Global 5G Private Network Market Trends and Insights

Mature 5G SA Core Availability for Enterprise SASE Integration

Cloud-native 5G Standalone cores now ship with built-in SASE functions, allowing enterprises to apply zero-trust policies across OT and IT domains from a single pane of glass. Ericsson and Google Cloud jointly run 5G Core-as-a-Service, giving manufacturers elastic scaling without on-site EPC specialists. Microsoft mirrors this model by embedding a full 5G core inside Azure Stack Edge so that regulated facilities can retain data on-prem while managing the network from the Azure portals.
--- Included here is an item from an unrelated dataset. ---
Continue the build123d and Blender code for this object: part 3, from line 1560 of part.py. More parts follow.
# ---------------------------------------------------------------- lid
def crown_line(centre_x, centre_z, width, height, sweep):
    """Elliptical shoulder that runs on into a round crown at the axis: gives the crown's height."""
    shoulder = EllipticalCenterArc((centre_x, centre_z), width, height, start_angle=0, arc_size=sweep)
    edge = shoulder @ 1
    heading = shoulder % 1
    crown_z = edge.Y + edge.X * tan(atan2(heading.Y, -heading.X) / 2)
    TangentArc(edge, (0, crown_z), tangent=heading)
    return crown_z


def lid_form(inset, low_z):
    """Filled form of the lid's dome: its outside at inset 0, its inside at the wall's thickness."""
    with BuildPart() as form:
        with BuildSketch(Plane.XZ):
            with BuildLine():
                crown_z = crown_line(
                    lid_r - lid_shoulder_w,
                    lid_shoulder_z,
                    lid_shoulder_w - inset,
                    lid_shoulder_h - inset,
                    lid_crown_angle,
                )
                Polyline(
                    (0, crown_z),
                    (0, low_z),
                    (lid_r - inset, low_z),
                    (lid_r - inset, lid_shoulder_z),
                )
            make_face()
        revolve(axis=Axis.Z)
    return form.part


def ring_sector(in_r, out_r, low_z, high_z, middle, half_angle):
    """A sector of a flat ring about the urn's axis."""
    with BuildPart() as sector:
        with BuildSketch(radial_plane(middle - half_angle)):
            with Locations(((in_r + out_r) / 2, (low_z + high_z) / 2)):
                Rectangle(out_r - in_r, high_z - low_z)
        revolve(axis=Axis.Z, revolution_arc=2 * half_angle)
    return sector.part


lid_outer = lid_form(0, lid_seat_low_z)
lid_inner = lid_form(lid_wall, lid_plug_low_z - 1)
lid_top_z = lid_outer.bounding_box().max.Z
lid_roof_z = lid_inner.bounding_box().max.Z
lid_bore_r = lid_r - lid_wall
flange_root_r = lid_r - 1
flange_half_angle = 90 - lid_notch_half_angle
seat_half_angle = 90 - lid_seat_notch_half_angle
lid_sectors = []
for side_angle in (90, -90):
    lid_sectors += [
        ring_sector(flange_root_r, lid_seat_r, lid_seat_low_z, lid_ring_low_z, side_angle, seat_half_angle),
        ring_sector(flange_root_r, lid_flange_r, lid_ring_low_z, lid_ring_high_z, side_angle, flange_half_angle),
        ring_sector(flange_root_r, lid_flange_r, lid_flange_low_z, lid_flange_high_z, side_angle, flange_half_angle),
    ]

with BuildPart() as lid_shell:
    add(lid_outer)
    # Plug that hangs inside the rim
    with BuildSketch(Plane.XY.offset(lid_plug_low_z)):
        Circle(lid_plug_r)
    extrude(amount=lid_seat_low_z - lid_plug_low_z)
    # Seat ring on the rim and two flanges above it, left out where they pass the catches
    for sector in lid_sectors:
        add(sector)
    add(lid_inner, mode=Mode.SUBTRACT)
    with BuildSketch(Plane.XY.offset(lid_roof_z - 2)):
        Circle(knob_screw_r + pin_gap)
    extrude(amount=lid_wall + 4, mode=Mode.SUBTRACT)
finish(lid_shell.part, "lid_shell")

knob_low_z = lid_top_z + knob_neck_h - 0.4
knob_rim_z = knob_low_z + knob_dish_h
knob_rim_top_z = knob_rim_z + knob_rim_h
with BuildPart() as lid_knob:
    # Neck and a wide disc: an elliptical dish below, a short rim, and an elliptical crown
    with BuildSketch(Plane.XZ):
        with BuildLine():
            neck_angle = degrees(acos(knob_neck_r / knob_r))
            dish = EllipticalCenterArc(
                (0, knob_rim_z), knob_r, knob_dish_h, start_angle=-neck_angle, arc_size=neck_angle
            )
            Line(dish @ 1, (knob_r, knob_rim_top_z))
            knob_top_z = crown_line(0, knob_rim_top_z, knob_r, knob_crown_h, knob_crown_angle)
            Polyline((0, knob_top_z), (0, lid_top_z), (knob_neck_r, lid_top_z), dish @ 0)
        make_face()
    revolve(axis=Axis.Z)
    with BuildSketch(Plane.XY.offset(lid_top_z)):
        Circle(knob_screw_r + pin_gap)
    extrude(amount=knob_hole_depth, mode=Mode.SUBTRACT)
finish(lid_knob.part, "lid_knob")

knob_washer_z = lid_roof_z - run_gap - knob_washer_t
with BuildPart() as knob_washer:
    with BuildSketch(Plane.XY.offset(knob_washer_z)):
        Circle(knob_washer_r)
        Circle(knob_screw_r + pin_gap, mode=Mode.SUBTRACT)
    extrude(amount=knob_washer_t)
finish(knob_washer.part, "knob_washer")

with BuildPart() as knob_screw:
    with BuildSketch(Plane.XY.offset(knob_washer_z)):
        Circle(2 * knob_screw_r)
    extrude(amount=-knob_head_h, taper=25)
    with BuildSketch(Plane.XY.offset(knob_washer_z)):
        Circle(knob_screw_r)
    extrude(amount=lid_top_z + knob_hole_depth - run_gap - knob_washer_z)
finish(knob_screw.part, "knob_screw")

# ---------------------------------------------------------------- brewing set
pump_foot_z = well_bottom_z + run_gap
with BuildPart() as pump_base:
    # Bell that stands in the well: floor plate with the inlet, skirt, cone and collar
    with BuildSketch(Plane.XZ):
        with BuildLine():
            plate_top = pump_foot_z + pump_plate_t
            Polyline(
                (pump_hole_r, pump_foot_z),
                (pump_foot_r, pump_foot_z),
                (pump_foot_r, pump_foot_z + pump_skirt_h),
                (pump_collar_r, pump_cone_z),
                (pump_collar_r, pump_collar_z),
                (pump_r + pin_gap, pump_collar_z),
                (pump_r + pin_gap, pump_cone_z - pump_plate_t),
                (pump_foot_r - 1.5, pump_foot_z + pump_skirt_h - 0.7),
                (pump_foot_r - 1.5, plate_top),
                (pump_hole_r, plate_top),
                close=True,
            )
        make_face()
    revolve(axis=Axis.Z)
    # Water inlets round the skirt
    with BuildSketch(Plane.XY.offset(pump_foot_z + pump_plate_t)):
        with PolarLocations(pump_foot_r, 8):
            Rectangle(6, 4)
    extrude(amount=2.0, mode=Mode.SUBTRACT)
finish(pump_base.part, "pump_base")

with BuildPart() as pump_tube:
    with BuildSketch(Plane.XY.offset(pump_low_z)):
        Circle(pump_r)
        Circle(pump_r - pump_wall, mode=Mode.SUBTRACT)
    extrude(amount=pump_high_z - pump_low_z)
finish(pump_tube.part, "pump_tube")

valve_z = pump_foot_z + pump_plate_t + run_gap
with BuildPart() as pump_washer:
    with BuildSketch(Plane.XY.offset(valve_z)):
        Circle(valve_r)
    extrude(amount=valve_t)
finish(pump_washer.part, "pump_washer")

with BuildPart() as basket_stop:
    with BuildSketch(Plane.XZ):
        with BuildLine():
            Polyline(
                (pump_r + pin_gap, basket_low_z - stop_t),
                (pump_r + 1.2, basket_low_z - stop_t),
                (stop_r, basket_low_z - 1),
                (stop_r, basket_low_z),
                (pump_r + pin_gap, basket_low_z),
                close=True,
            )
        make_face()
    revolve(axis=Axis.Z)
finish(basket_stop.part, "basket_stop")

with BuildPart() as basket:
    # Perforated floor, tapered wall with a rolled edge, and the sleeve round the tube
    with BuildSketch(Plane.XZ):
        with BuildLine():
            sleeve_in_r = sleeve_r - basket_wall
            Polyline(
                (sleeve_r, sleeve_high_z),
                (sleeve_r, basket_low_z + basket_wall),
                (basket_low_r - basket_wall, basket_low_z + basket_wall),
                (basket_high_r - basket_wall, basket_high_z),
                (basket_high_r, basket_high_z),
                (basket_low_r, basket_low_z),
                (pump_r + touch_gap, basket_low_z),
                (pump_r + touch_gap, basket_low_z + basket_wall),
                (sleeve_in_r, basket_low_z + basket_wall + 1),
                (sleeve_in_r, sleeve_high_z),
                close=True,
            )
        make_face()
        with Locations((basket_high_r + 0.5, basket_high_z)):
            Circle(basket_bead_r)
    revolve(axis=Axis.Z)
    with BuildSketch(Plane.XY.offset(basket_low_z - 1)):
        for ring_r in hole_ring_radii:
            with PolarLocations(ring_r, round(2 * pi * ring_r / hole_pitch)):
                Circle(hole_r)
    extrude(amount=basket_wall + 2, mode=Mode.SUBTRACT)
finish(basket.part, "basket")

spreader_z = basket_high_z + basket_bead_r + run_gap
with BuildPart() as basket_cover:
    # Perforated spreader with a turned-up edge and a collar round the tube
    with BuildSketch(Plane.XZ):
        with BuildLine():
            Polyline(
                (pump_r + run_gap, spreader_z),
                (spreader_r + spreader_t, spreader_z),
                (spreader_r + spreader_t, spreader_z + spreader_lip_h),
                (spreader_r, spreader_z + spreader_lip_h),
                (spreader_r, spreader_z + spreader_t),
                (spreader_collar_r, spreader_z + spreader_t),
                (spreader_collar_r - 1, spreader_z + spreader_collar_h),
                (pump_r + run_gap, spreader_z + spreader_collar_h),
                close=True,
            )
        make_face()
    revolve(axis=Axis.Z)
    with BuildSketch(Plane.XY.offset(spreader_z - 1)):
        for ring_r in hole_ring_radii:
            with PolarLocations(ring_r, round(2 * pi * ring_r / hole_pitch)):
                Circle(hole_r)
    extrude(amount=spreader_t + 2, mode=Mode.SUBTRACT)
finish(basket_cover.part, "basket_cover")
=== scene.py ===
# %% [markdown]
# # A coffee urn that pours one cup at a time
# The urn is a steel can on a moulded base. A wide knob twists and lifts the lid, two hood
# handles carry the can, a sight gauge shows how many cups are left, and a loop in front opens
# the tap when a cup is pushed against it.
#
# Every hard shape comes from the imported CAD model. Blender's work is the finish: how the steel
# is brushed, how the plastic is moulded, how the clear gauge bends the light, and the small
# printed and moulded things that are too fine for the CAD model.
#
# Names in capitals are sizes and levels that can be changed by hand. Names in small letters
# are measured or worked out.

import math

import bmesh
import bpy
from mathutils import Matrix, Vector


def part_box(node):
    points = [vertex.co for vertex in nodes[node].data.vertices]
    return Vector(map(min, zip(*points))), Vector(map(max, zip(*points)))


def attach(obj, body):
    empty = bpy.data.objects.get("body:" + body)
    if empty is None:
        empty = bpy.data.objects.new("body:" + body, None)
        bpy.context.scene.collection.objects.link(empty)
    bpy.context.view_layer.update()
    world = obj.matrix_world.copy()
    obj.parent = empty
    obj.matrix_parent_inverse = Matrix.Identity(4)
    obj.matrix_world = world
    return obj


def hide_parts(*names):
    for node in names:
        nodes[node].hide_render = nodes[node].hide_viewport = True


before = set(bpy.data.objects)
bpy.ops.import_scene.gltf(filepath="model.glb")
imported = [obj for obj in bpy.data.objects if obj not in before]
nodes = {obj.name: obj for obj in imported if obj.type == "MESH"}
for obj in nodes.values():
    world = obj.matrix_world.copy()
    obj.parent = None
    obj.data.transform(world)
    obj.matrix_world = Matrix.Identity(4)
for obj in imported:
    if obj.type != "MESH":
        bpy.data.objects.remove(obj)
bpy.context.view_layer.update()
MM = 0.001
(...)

Unified identity, segmentation, and traffic optimisation cut integration time for multi-site factories and logistics hubs. Early adopters report faster rollout cycles and reduced maintenance overhead because policy updates propagate automatically to every site. Together, these efficiencies raise the attainable ROI threshold, broadening the addressable base for the 5G private network market.

700 MHz, CBRS & Local-Licence Spectrum Liberalisation

Shared and lightly licensed spectrum unlocks private networks for entities that do not own nationwide mobile concessions. The FCC's expanded CBRS rules lengthen transmission windows and trim Dynamic Protection zones, giving utilities and campuses predictable radio conditions. Japan's local 5G model has already issued 153 Sub-6 GHz licences, proving that simplified processes can fast-track enterprise networks. NTIA data show more than 270,000 new CBRS device activations since 2021, many in rural manufacturing clusters. Access to affordable spectrum lowers total cost of ownership, pressures operators to offer wholesale slices, and propels the 5G private network market toward wider vertical adoption.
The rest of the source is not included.